Given problem.
For the data below, work out how many lines include the string "json" and report only the number.
++++
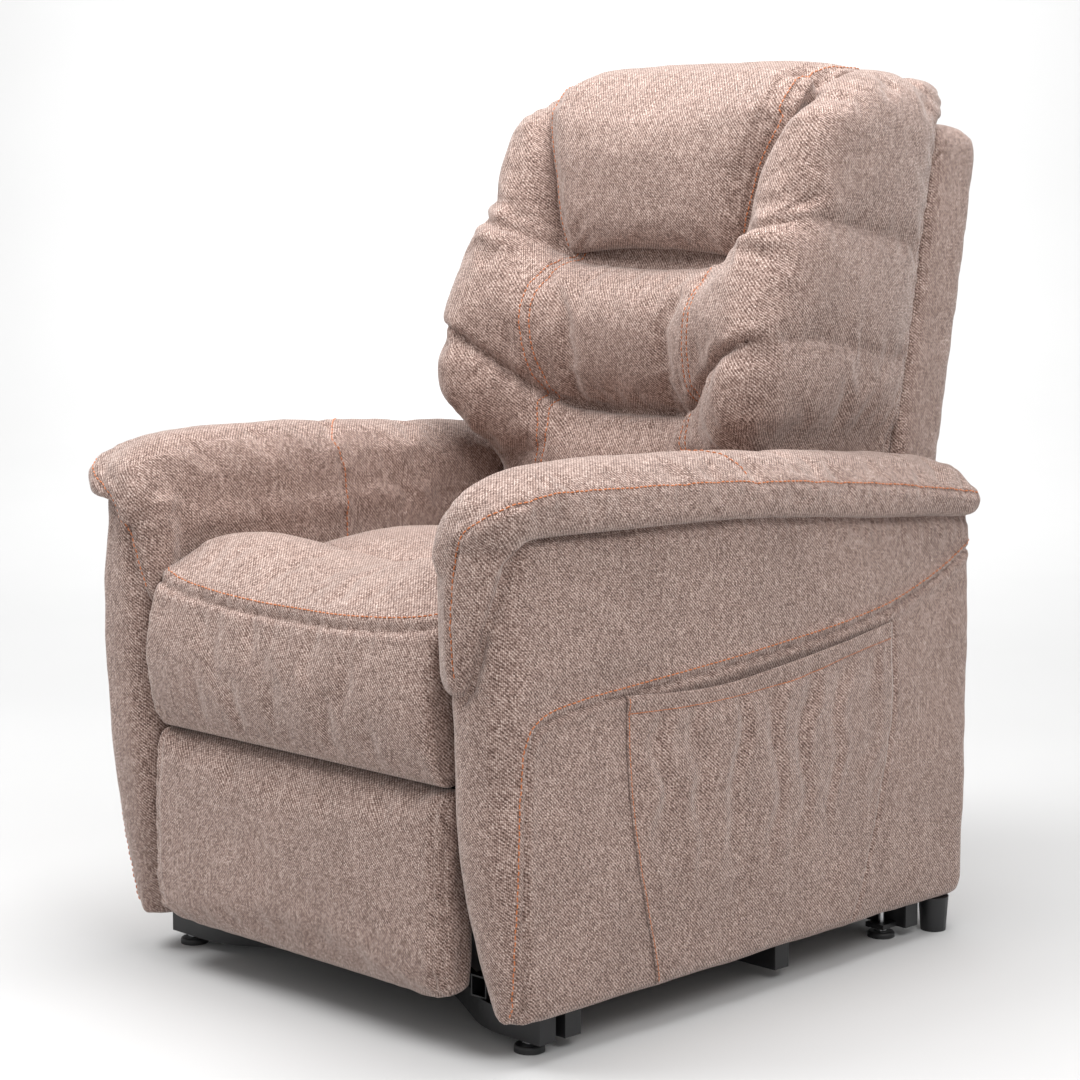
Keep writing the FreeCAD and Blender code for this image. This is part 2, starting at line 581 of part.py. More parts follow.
spring_places = [sheet.get("seat_half") * step / 3 for step in (-2, -1, 0, 1, 2)]
keep(group("springs", *[sinuous_spring("spring_%d" % i, at_x) for i, at_x in enumerate(spring_places)]),
     "seat_springs")

seat_corners = [("front_rail_y - 3", "299"), ("front_rail_y - 31", "299"), ("front_rail_y - 54", "334"),
                ("front_rail_y - 64", "397"), ("front_rail_y - 58", "452"), ("front_rail_y - 38", "488"),
                ("front_rail_y - 12", "505"), ("-400", "524"), ("-345", "531"), ("-290", "518"),
                ("-240", "508"), ("95", "492"), ("95", "seat_rail_top + 1"),
                ("front_rail_y - 3", "seat_rail_top + 1")]
keep(plate("seat_cushion", seat_corners, "-seat_half", "2 * seat_half"), "seat_cushion")

# ---------------------------------------------------------------- arms


def arm_outline(inset):
    """An arm's side outline below its pad, drawn in from its edge by an inset."""
    return [("arm_front_low + %s" % inset, "arm_low + %s" % inset), ("arm_rear - 34", "arm_low + %s" % inset),
            ("arm_rear - 8 - %s" % inset, "arm_low + 12 + %s" % inset),
            ("arm_rear - %s" % inset, "arm_low + 40"),
            ("arm_rear - %s" % inset, "arm_top_rear - %s" % inset), ("-88", "arm_top - 3 - %s" % inset),
            ("arm_front_top + %s" % inset, "arm_top - %s" % inset),
            ("arm_front_mid + %s" % inset, "arm_mid_z")]


left_and_right("arm_inner_panel", plate("arm_inner_panel", arm_outline("0"), "chassis_half",
                                        "arm_board_in - chassis_half"))
both_sides("arm_boards", plate("arm_board", arm_outline("10"), "arm_board_in", "arm_board_thick"))
left_and_right("arm_outer_panel", plate("arm_outer_panel", arm_outline("0"), "arm_board_in + arm_board_thick",
                                        "arm_outer - arm_board_in - arm_board_thick"))

pad_corners = [("arm_rear", "arm_top_rear + 0.3"), ("arm_rear", "582"), ("200", "622"), ("-20", "643"),
               ("-300", "649"), ("-400", "645"), ("-452", "630"), ("-480", "604"), ("-491", "565"),
               ("-492", "500"), ("-486", "437"), ("-474", "437"), ("arm_front_top - 0.3", "arm_top + 0.3"),
               ("-88", "arm_top - 2.7")]
left_and_right("arm_pad", plate("arm_pad", pad_corners, "pad_in", "pad_out - pad_in"))


def pouch_outline(inset, mouth_raise):
    """The side pocket's outline: narrower at the bottom, its mouth rising to the rear."""
    return [("-218 + %s" % inset, "pocket_low + %s" % inset),
            ("139 - %s" % inset, "pocket_low + 8 + %s" % inset),
            ("202 - %s" % inset, "pocket_mouth_rear + %s" % mouth_raise),
            ("-276 + %s" % inset, "pocket_mouth_front + %s" % mouth_raise)]


pouch = cut("pouch", plate("pouch_outer", pouch_outline("0", "0"), "arm_outer", "pocket_outer - arm_outer"),
            plate("pouch_hollow", pouch_outline("4", "8"), "arm_outer - 1",
                  "pocket_outer - arm_outer + 1 - pocket_skin"))
left_and_right("side_pocket", pouch)

rear_leg = doc.addObject("Part::Cone", "rear_leg")
bind(rear_leg, Radius1="leg_low_radius", Radius2="leg_top_radius", Height="arm_low - leg_low",
     Placement__Base__x="leg_x", Placement__Base__y="leg_y", Placement__Base__z="leg_low")
both_sides("rear_legs", rear_leg)
keep(box("rear_panel", ("-chassis_half + 0.5", "chassis_half - 0.5"),
         ("arm_rear - 16", "arm_rear - 4"), ("footpad_low + 2", "225")), "rear_panel")

supply_box = box("supply_box", ("-150", "-30"), ("arm_rear - 58", "arm_rear - 16"), ("92", "160"))
supply = rounded("supply_case", supply_box, 6, along(X_AXIS))
gland = cylinder("supply_gland", "9", ("-90", "arm_rear - 37", "80"), "12")
keep(fuse("supply_with_gland", supply, gland), "control_box")

back_drive_seat = ("back_motor_y", "back_motor_z")
ears = [bar_link("back_ear_" + side, chassis_tube, back_drive_seat, "14", place, "crank_plate",
                 [(chassis_tube, "round_tube")])
        for side, place in (("left", "back_motor_x + crank_gap / 2"),
                            ("right", "back_motor_x - crank_gap / 2 - crank_plate"))]
ear_pin = cylinder("back_ear_pin", "drive_pin",
                   ("back_motor_x - crank_gap / 2 - crank_plate",) + back_drive_seat,
                   "crank_gap + 2 * crank_plate", "x")
keep(fuse("back_ears", *ears, ear_pin), "back_motor_bracket")
linear_drive("back_motor", "back_motor_x", back_drive_seat, ("back_hinge_y", "back_hinge_z - back_lever"),
             1, "back_stroke")

# ---------------------------------------------------------------- backrest


def shell_line(height, inward):
    """A point of the reclined rear face at a height, moved forward by a distance."""
    lean = "(shell_top_y - shell_rear_y) / (shell_top - shell_low)"
    return ("shell_rear_y + %s * ((%s) - shell_low) - (%s)" % (lean, height, inward), height)


shell_outer = plate("shell_outer", [shell_line("shell_low", "0"), shell_line("shell_top - 12", "0"),
                                    shell_line("shell_top", "12"), shell_line("shell_top", "shell_deep"),
                                    shell_line("shell_low", "shell_deep")], "-shell_half", "2 * shell_half")
shell_inner = plate("shell_inner", [shell_line("shell_low - 10", "14"), shell_line("shell_top - 14", "14"),
                                    shell_line("shell_top - 14", "shell_deep + 20"),
                                    shell_line("shell_low - 10", "shell_deep + 20")],
                    "-shell_half + shell_wall", "2 * (shell_half - shell_wall)")
keep(cut("back_shell", shell_outer, shell_inner), "back_shell")

post_corners = [shell_line("back_hinge_z + 26", "shell_deep - 15"), shell_line("990", "shell_deep - 15"),
                shell_line("990", "shell_deep - 50"), shell_line("back_hinge_z + 26", "shell_deep - 50")]
both_sides("back_posts", plate("back_post", post_corners, "post_in", "post_wide"))
hinge_corners = [("back_hinge_y - 16", "back_hinge_z + 8"), ("back_hinge_y - 16", "back_hinge_z - 12"),
                 ("back_hinge_y - 8", "back_hinge_z - 18"), ("back_hinge_y + 8", "back_hinge_z - 18"),
                 ("back_hinge_y + 17", "back_hinge_z - 10"),
                 shell_line("back_hinge_z + 20", "shell_deep - 48"),
                 shell_line("480", "shell_deep - 48"), shell_line("480", "shell_deep - 17"),
                 shell_line("back_hinge_z + 20", "shell_deep - 8")]
both_sides("back_hinge_plates", plate("back_hinge_plate", hinge_corners, "back_plate_in", "plate_thick",
                                      [(hinge, running)]))
rails = []
for place, height in (("low", "back_hinge_z + 30"), ("top", "950")):
    rail_corners = [shell_line(height, "shell_deep - 15"), shell_line(height + " + 40", "shell_deep - 15"),
                    shell_line(height + " + 40", "shell_deep - 35"), shell_line(height, "shell_deep - 35")]
    rails.append(plate("back_rail_" + place, rail_corners, "-post_in", "2 * post_in"))
keep(group("back_rails", *rails), "back_cross_rails")
lever_corners = [("back_hinge_y - 12", "back_hinge_z - back_lever - 12"),
                 ("back_hinge_y + 12", "back_hinge_z - back_lever - 12"),
                 ("back_hinge_y + 14", "back_hinge_z"),
                 shell_line("back_hinge_z + 26", "shell_deep - 15"), shell_line("390", "shell_deep - 15"),
                 shell_line("390", "shell_deep - 1"), ("back_hinge_y - 10", "back_hinge_z")]
lever_pin = ("back_hinge_y", "back_hinge_z - back_lever")
keep(fuse("lever", *drive_ears("lever", "back_motor_x", lever_corners, lever_pin)), "back_lever")

cushion_corners = [("105", "400"), ("104", "560"), ("94", "660"), ("76", "745"), ("82", "805"),
                   ("118", "858"), ("172", "885"), ("196", "950"), ("206", "1010"), ("222", "1060"),
                   ("250", "1090"), ("300", "1101"), ("440", "1101"), ("470", "1086"),
                   ("468", "shell_top + 8"),
                   shell_line("shell_top + 8", "shell_deep"), shell_line("400", "shell_deep + 0.5")]
keep(plate("back_cushion", cushion_corners, "-back_half", "2 * back_half"), "back_cushion")
pillow_corners = [("152", "884"), ("138", "930"), ("144", "1010"), ("162", "1070"), ("200", "1108"),
                  ("262", "1122"), ("345", "1120"), ("352", "1101.5"), ("300", "1101.5"), ("249.5", "1090.5"),
                  ("221.5", "1060.5"), ("205.5", "1010"), ("195.5", "950"), ("171.5", "887")]
keep(plate("head_pillow", pillow_corners, "-177", "354"), "head_pillow")

# ---------------------------------------------------------------- footrest


def scissor_link(name, start, end, layer, holes=(), pins=()):
    """A flat scissor link with running holes and riveted pins of (centre, start, length)."""
    body = bar_link(name, start, end, "scissor_end", layer, "scissor_thick",
                    [(centre, scissor_hole) for centre in holes])
    if not pins:
        return body
    rivets = [cylinder("%s_rivet_%d" % (name, i), "scissor_pin", (low,) + centre, "(%s) - (%s)" % (high, low),
                       "x")
              for i, (centre, low, high) in enumerate(pins)]
    return fuse(name + "_riveted", body, *rivets)


inner_face = "inner_link_in - 1"
outer_face = "outer_link_in + scissor_thick + 1"
outer_link_top = "outer_link_in + scissor_thick"
inner_link_top = "inner_link_in + scissor_thick"
slot_face = "foot_plate_in + foot_plate_thick - 0.5"
both_sides("footrest_links_a", scissor_link("link_a", pivot_first, pivot_low, "outer_link_in", [pivot_first],
                                            [(pivot_cross, inner_face, outer_link_top),
                                             (pivot_low, inner_face, outer_link_top)]))
both_sides("footrest_links_b", scissor_link("link_b", pivot_high, pivot_slot, "inner_link_in", [pivot_cross],
                                            [(pivot_high, "inner_link_in", outer_face),
                                             (pivot_slot, "inner_link_in", slot_face)]))
both_sides("footrest_links_c", scissor_link("link_c", pivot_high, pivot_second_cross, "outer_link_in",
                                            [pivot_high, pivot_second_cross]))
both_sides("footrest_links_d", scissor_link("link_d", pivot_low, pivot_board, "inner_link_in", [pivot_low],
                                            [(pivot_second_cross, "inner_link_in", outer_face),
                                             (pivot_board, "board_lug_in - 1", inner_link_top)]))

lug_corners = [("board_rear", "board_top - 90"), ("board_rear", "board_top"),
               (pivot_board[0] + " - 14", pivot_board[1] + " + 9"),
               (pivot_board[0] + " + 6", pivot_board[1] + " + 9"),
               (pivot_board[0] + " + 10", pivot_board[1] + " - 8"), ("board_rear + 22", "board_top - 90")]
both_sides("footrest_lugs", plate("footrest_lug", lug_corners, "board_lug_in", "scissor_thick",
                                  [(pivot_board, scissor_hole)]))
board = box("footrest_board_blank", ("-board_half", "board_half"), ("board_rear - board_thick", "board_rear"),
            ("board_low", "board_top"))
keep(rounded("footrest_board_rounded", board, "board_corner", along(Y_AXIS)), "footrest_board")
footpad_corners = [("board_rear - board_thick - 0.3", "footpad_low + 4"),
                   ("footpad_front + 14", "footpad_low"),
                   ("footpad_front", "footpad_low + 22"), ("footpad_front", "footpad_top - 16"),
                   ("footpad_front + 10", "footpad_top"),
                   ("board_rear - board_thick - 0.3", "footpad_top - 2")]
keep(plate("footrest_pad", footpad_corners, "-footpad_half", "2 * footpad_half"), "footrest_pad")

# ---------------------------------------------------------------- checks and files

doc.recompute()
failed = [item.Label for item in doc.Objects if {"Invalid", "Error"} & set(item.State)]
failed += [node.Label for node in nodes
           if node.Shape.isNull() or not node.Shape.isValid() or not node.Shape.Solids]
if failed:
    raise RuntimeError("failed pieces: " + ", ".join(failed))
os.makedirs("parts", exist_ok=True)
to_middle = FreeCAD.Vector(0, -sheet.get("middle_y"), 0)
for node in nodes:
    shape = node.Shape.copy()
    shape.translate(to_middle)
    shape.exportStep(os.path.join("parts", node.Label + ".step"))
print("%d nodes written" % len(nodes))
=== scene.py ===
import json
import math

import bpy
import numpy as np
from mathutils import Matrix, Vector, noise
from mathutils.bvhtree import BVHTree


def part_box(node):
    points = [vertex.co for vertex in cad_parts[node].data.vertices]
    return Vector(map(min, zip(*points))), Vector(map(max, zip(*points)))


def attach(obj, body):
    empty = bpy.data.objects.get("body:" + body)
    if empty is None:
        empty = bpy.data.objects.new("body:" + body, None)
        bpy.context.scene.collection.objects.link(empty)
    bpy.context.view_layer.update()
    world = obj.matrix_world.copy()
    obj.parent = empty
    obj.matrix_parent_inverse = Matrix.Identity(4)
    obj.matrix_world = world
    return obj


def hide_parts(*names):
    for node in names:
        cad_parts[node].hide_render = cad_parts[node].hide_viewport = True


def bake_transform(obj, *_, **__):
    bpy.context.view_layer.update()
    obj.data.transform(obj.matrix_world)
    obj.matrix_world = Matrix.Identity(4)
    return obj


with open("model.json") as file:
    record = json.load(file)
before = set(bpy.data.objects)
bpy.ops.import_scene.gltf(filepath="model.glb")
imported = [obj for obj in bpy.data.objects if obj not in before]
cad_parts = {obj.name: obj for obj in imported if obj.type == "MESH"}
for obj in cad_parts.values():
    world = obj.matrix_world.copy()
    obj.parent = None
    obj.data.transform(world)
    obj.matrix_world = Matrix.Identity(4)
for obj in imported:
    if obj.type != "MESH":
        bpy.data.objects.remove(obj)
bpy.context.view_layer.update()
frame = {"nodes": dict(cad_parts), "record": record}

nodes = frame["nodes"]
MM = 0.001
SIDES = (("left", 1), ("right", -1))

# Every shape below is laid out in millimetres from a datum on the floor, 376 mm in front of the rear face
# of the arms.
DATUM_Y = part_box("arm_outer_panel_left")[1].y - 376 * MM


def placed(points):
    """Millimetres from the datum as metres in the row frame."""
    out = np.array(points, float) * MM
    out[..., 1] += DATUM_Y
    return out


def unplaced(points):
    """Metres in the row frame as millimetres from the datum."""
    out = np.array(points, float)
    out[..., 1] -= DATUM_Y
    return out / MM


# ---------------------------------------------------------------- lines


def resample(line, count):
    """Evenly spaced points along a line."""
    line = np.array(line, float)
    at = np.concatenate([[0], np.cumsum(np.linalg.norm(np.diff(line, axis=0), axis=1))])
    want = np.linspace(0, at[-1], count)
    return np.stack([np.interp(want, at, line[:, k]) for k in range(line.shape[1])], 1)


def spline(points, count=48):
    """A smooth line through given points."""
    p = np.array(points, float)
    ends = np.vstack([2 * p[0] - p[1], p, 2 * p[-1] - p[-2]])
    t = np.linspace(0, 1, 20, endpoint=False)[:, None]
    parts = []
    for i in range(len(p) - 1):
        a, b, c, d = ends[i:i + 4]
        parts.append(0.5 * (2 * b + (c - a) * t + (2 * a - 5 * b + 4 * c - d) * t**2
                            + (3 * b - a - 3 * c + d) * t**3))
    return resample(np.vstack(parts + [p[-1:]]), count)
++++
Written reply.
3